Data segment »
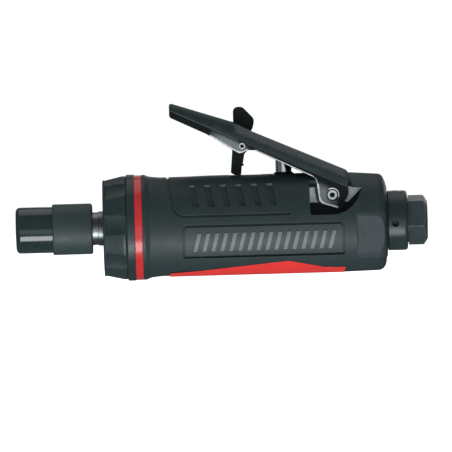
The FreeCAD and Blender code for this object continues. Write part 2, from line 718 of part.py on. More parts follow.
# The flanges are set in a little below the crease, under the rounded shoulders
LEVER_TOPS = [(62, 49.85), (88, 41.3), (95.5, 37.4), (140, 17.81)]
HOLLOW_TOPS = [(62, 48.25), (87.6, 39.85), (95.0, 36.0), (140, 16.24)]
flange_step = cut("flange_step", prism("below_crease", BELOW_CREASE, 40), [
    channel("lever_flange", WHOLE_SIDE, 0.45, 4.2, LEVER_TOPS)])
HINGE_SINK = 12.1
lever_side = channel("lever_outer", LEVER_SIDE, 0, 4.6, LEVER_TOPS, LEVER_ROUNDS)
node(cut("lever_cut", lever_side, [
    flange_step,
    channel("lever_hollow", HOLLOW_SIDE, 1.4, 3.2, HOLLOW_TOPS),
    block("lever_rear_opening", (131.2, 141), (-7.6, 7.6), (2, 30)),
    end_round("lever_front_corner", 1.0, 63.7, 48.24, (60, 64.0)),
    end_round("lever_rear_corner", 2.0, 131.6, 19.32, (132.4, 138)),
    block("lever_slot", (79.6, 96.2), (-2.25, 2.25), (34.5, 60)),
    rod("lever_hinge_hole", "hinge_radius + 0.06", -20, 20, x="hinge_x", z="hinge_z",
        along="y"),
    both_sides("lever_hinge_sinks", cone("lever_hinge_sink", 4.0, "hinge_radius + 0.06",
                                         -13.4, "0 - %g" % HINGE_SINK, x="hinge_x",
                                         z="hinge_z", along="y")),
    rod("lever_lock_hole", "lock_radius + 0.03", -20, 20, x="lock_x", z="lock_z",
        along="y")]), "throttle_lever")

# The hollow hinge pin is flared at both ends, inside the sinks of the lever's ears
hinge_shank = rod("hinge_shank", "hinge_radius", -12.4, 12.4, x="hinge_x", z="hinge_z", along="y")
hinge_flares = both_sides("hinge_flares", cone(
    "hinge_flare", 1.95, "hinge_radius", -12.95, -12.35, x="hinge_x", z="hinge_z", along="y"))
hinge_hollows = both_sides("hinge_hollows", rod(
    "hinge_hollow", 1.05, -15, -11, x="hinge_x", z="hinge_z", along="y"))
node(cut("hinge_cut", fuse("hinge_solid", [hinge_shank, hinge_flares]), [hinge_hollows]),
     "lever_pin")

# ---------------------------------------------------------------- lock-off lever on the throttle lever
LOCK_RIM = [
    (88.3, 47.3), (88.3, 40.1), (87.5, 28.4), (86.8, 20.8), (88.4, 20.0), (91.0, 20.0),
    (91.3, 23.4), (92.3, 23.8), (91.8, 24.6), (92.5, 28.4), (94.3, 30.2), (94.8, 32.6),
    (94.3, 35.0), (96.2, 39.0), (96.9, 42.2), (92.1, 47.3)]
lock_body = rounded(prism("lock_side", LOCK_RIM, "lock_thickness"), [
    (88.3, 47.3, 2.0), (92.1, 47.3, 2.4), (96.9, 42.2, 2.8), (94.3, 35.0, 1.2),
    (86.8, 20.8, 0.9), (88.4, 20.0, 0.8), (91.0, 20.0, 0.4)])
node(cut("lock_cut", lock_body, [
    rod("lock_hole", "lock_radius + 0.06", -5, 5, x="lock_x", z="lock_z", along="y")]),
    "lock_lever")

lock_bar = rod("lock_pin_solid", "lock_radius", -11.0, 11.0, x="lock_x", z="lock_z", along="y")
node(cut("lock_pin_cut", lock_bar, [both_sides("lock_pin_hollows", rod(
    "lock_pin_hollow", 0.75, -12, -8.5, x="lock_x", z="lock_z", along="y"))]), "lock_pin")


def coil(name, radius, wire, pitch, turns, x, y, z, along):
    """A round-wire spring that stands on x, y, z, with its axis along one direction."""
    body = doc.addObject("PartDesign::Body", name)
    sketch = body.newObject("Sketcher::SketchObject", name + "_wire")
    plane = next(item for item in body.Origin.OriginFeatures if item.Role == "XZ_Plane")
    sketch.AttachmentSupport = [(plane, "")]
    sketch.MapMode = "FlatFace"
    sketch.addGeometry(Part.Circle(FreeCAD.Vector(radius, 0, 0), FreeCAD.Vector(0, 0, 1), wire),
                       False)
    sketch.addConstraint([
        Sketcher.Constraint("Radius", 0, wire), Sketcher.Constraint("PointOnObject", 0, 3, -1),
        Sketcher.Constraint("DistanceX", -1, 1, 0, 3, radius)])
    helix = body.newObject("PartDesign::AdditiveHelix", name + "_helix")
    helix.Profile = sketch
    helix.ReferenceAxis = (sketch, ["V_Axis"])
    helix.Mode = "pitch-turns-angle"
    helix.Pitch, helix.Turns = pitch, turns
    body.Tip = helix
    return place(body, x=x, y=y, z=z, turn=ALONG[along])


lock_coil = coil("lock_coil", 2.0, 0.35, 0.85, 3.5, "lock_x", 2.5, "lock_z", "y")
node(fuse("lock_spring_parts", [
    lock_coil,
    rod("lock_spring_leg", 0.35, "lock_z", "lock_z + 4.6", x="lock_x + 2.0", y=2.5,
        along="z")]), "lock_spring")

# ---------------------------------------------------------------- throttle valve
stem = fuse("stem_parts", [
    rod("stem_bar", "stem_radius", 6.2, "stem_shoulder", x="valve_x", along="z"),
    rod("stem_tail", 1.5, -1, 7, x="valve_x", along="z"),
    common("stem_dome",
           rod("stem_dome_bar", "stem_radius", 26, 32, x="valve_x", along="z"),
           place(bind(doc.addObject("Part::Sphere", "stem_ball"), Radius=5), x="valve_x",
                 z="stem_shoulder - 3.84"))])
node(stem, "valve_stem")

bushing_parts = [
    rod("bushing_low", "valve_bore - 0.05", 9.2, 16.9, x="valve_x", along="z"),
    rod("bushing_top", 4.3, 16.5, 19.9, x="valve_x", along="z"),
    cone("bushing_lip", 4.3, 3.5, 19.9, 20.7, x="valve_x", along="z")]
node(cut("bushing_cut", fuse("bushing_solid", bushing_parts), [
    rod("bushing_bore", "stem_radius + 0.05", 5, 22, x="valve_x", along="z"),
    rod("bushing_groove", 4.25, 12.1, 13.9, x="valve_x", along="z")]), "valve_bushing")
node(donut("stem_o_ring", 3.76, 0.48, x="valve_x", z=13, along="z"), "stem_seal")
node(tube("seat_tube", "valve_bore - 0.05", 2.6, -1.2, 1.0, x="valve_x", along="z"),
     "valve_seat")
node(tube("poppet_tube", 3.9, 1.47, -3.9, -1.25, x="valve_x", along="z"), "valve_poppet")
node(coil("valve_coil", 3.2, 0.4, 1.55, 4.5, "valve_x", 0, "valve_floor + 0.5", "z"),
     "valve_spring")

# ---------------------------------------------------------------- air inlet and exhaust collar
inlet_blank = turned("inlet_turned", [
    (124, 4.0), (124, "inlet_bore - 0.05"), ("housing_rear", "inlet_bore - 0.05"),
    ("housing_rear", 9.0), ("hex_front", 9.0), ("hex_front", 4.0)])
hexagon = doc.addObject("Part::Prism", "hexagon")
hexagon.Polygon = 6
hexagon.setExpression("Circumradius", "Sheet.hex_flats / sqrt(3)")
hexagon.setExpression("Height", "Sheet.hex_rear - Sheet.hex_front")
place(hexagon, x="hex_front", turn=FreeCAD.Rotation(X_AXIS, 14).multiply(
    FreeCAD.Rotation(X_AXIS, 90)).multiply(ALONG["x"]))
hex_ends = turned("hex_ends", [
    ("hex_front", 0), ("hex_front", 10.5), ("hex_rear - 1.9", 10.5), ("hex_rear", 7.6),
    ("hex_rear", 0)])
inlet_solid = fuse("inlet_solid", [inlet_blank, common("hex_chamfered", hexagon, hex_ends)])
node(cut("inlet_cut", inlet_solid, [
    rod("inlet_thread_bore", "inlet_thread", 152, "hex_rear + 1"),
    cone("inlet_mouth", "inlet_thread", 7.0, "hex_rear - 1.2", "hex_rear + 0.05"),
    rod("screen_pocket", 4.9, 150.6, 152.5),
    rod("inlet_throat", 4.0, 123, 151),
    cut("inlet_seal_groove", rod("inlet_groove_outer", 8.4, 143.4, 144.6),
        [rod("inlet_groove_inner", 6.55, 143, 145)]),
    cut("collar_seal_groove", rod("collar_groove_outer", 9.5, 155.4, 156.6),
        [rod("collar_groove_inner", 7.9, 155, 157)])]), "inlet_bushing")
node(donut("inlet_o_ring", 7.02, 0.44, x=144), "inlet_seal")
node(donut("collar_o_ring", 8.44, 0.5, x=156), "deflector_seal")

screen_holes = []
for ring_radius, count in ((0, 1), (1.5, 6), (3.0, 12)):
    screen_holes += around("screen_hole_%d" % count, lambda name: rod(
        name, 0.5, 150, 152.4, z=ring_radius), count)
node(cut("screen_cut", rod("screen_disc", 4.85, 150.7, 151.5), screen_holes),
     "inlet_screen")

collar = turned("collar_turned", [
    ("collar_front", 11.0), ("collar_front", "exhaust_radius"),
    ("collar_rear", "exhaust_radius"), ("collar_rear", 9.05), (154.8, 9.05), (154.8, 11.0)])
round_edges(collar, rim("collar_rear", "exhaust_radius"), 1.3)
round_edges(collar, rim("collar_front", "exhaust_radius"), 0.4)
node(cut("collar_cut", collar, around("outlet", lambda name: rod(
    name, 1.4, 8, 14, x=152.2, along="z"), 4, first=96)), "exhaust_deflector")
node(tube("silencer_tube", 12.95, 9.05, "housing_rear", "grip_rear"), "silencer")

# ---------------------------------------------------------------- check and write
doc.recompute()
for item in doc.Objects:
    if "Invalid" in item.State or "Error" in item.State:
        raise RuntimeError("%s did not build: %s" % (item.Name, item.State))
for item in nodes:
    shape = item.Shape
    if shape.isNull() or not shape.isValid() or not shape.Solids:
        raise RuntimeError(item.Label + " has no valid solid")
    shape.exportStep("parts/%s.step" % item.Label)
print("wrote %d pieces" % len(nodes))
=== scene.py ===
import bpy
import math
from mathutils import Matrix, Vector


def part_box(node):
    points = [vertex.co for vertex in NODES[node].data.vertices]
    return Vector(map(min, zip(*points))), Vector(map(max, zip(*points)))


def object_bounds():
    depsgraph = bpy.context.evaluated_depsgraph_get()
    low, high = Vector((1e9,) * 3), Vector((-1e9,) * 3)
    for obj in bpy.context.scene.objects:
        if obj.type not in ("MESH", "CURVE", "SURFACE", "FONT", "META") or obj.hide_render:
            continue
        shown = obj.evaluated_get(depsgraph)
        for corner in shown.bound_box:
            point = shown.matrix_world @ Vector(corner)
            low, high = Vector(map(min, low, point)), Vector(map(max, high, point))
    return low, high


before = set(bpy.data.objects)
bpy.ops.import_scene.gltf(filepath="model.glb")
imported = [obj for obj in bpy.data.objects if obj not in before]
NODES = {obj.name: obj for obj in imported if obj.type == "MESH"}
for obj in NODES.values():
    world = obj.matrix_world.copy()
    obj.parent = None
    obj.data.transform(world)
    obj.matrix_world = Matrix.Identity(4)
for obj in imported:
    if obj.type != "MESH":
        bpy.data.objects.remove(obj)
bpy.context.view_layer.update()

# The scene is in metres, in the shared frame: +X along the spindle to the air inlet, +Z up to
# the throttle lever. The camera looks along +Y.

MM = 0.001


# ---------------------------------------------------------------- material building blocks
def new_material(name):
    material = bpy.data.materials.new(name)
    material.use_nodes = True
    tree = material.node_tree
    tree.nodes.clear()
    output = tree.nodes.new("ShaderNodeOutputMaterial")
    shader = tree.nodes.new("ShaderNodeBsdfPrincipled")
    tree.links.new(shader.outputs["BSDF"], output.inputs["Surface"])
    return material, tree, shader


def feed(tree, socket, value):
    """Give a socket another node's output, or a constant."""
    if isinstance(value, bpy.types.NodeSocket):
        tree.links.new(value, socket)
    else:
        socket.default_value = value


def object_coordinates(tree, stretch=(1, 1, 1)):
    mapping = tree.nodes.new("ShaderNodeMapping")
    mapping.inputs["Scale"].default_value = stretch
    tree.links.new(position(tree), mapping.inputs["Vector"])
    return mapping.outputs["Vector"]


def noise(tree, vector, grain, detail=3.0, roughness=0.5):
    """Noise whose features are about grain metres across."""
    node = tree.nodes.new("ShaderNodeTexNoise")
    node.inputs["Scale"].default_value = 1.0 / grain
    node.inputs["Detail"].default_value = detail
    node.inputs["Roughness"].default_value = roughness
    tree.links.new(vector, node.inputs["Vector"])
    return node.outputs["Fac"]


def spread(tree, factor, low, high, start=0.3, stop=0.7):
    """Map a factor from start..stop to low..high."""
    node = tree.nodes.new("ShaderNodeMapRange")
    node.inputs["From Min"].default_value = start
    node.inputs["From Max"].default_value = stop
    node.inputs["To Min"].default_value = low
    node.inputs["To Max"].default_value = high
    tree.links.new(factor, node.inputs["Value"])
    return node.outputs["Result"]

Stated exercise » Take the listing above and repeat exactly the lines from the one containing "check and write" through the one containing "# the throttle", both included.

Task response »
# ---------------------------------------------------------------- check and write
doc.recompute()
for item in doc.Objects:
    if "Invalid" in item.State or "Error" in item.State:
        raise RuntimeError("%s did not build: %s" % (item.Name, item.State))
for item in nodes:
    shape = item.Shape
    if shape.isNull() or not shape.isValid() or not shape.Solids:
        raise RuntimeError(item.Label + " has no valid solid")
    shape.exportStep("parts/%s.step" % item.Label)
print("wrote %d pieces" % len(nodes))
=== scene.py ===
import bpy
import math
from mathutils import Matrix, Vector


def part_box(node):
    points = [vertex.co for vertex in NODES[node].data.vertices]
    return Vector(map(min, zip(*points))), Vector(map(max, zip(*points)))


def object_bounds():
    depsgraph = bpy.context.evaluated_depsgraph_get()
    low, high = Vector((1e9,) * 3), Vector((-1e9,) * 3)
    for obj in bpy.context.scene.objects:
        if obj.type not in ("MESH", "CURVE", "SURFACE", "FONT", "META") or obj.hide_render:
            continue
        shown = obj.evaluated_get(depsgraph)
        for corner in shown.bound_box:
            point = shown.matrix_world @ Vector(corner)
            low, high = Vector(map(min, low, point)), Vector(map(max, high, point))
    return low, high


before = set(bpy.data.objects)
bpy.ops.import_scene.gltf(filepath="model.glb")
imported = [obj for obj in bpy.data.objects if obj not in before]
NODES = {obj.name: obj for obj in imported if obj.type == "MESH"}
for obj in NODES.values():
    world = obj.matrix_world.copy()
    obj.parent = None
    obj.data.transform(world)
    obj.matrix_world = Matrix.Identity(4)
for obj in imported:
    if obj.type != "MESH":
        bpy.data.objects.remove(obj)
bpy.context.view_layer.update()

# The scene is in metres, in the shared frame: +X along the spindle to the air inlet, +Z up to
# the throttle lever. The camera looks along +Y.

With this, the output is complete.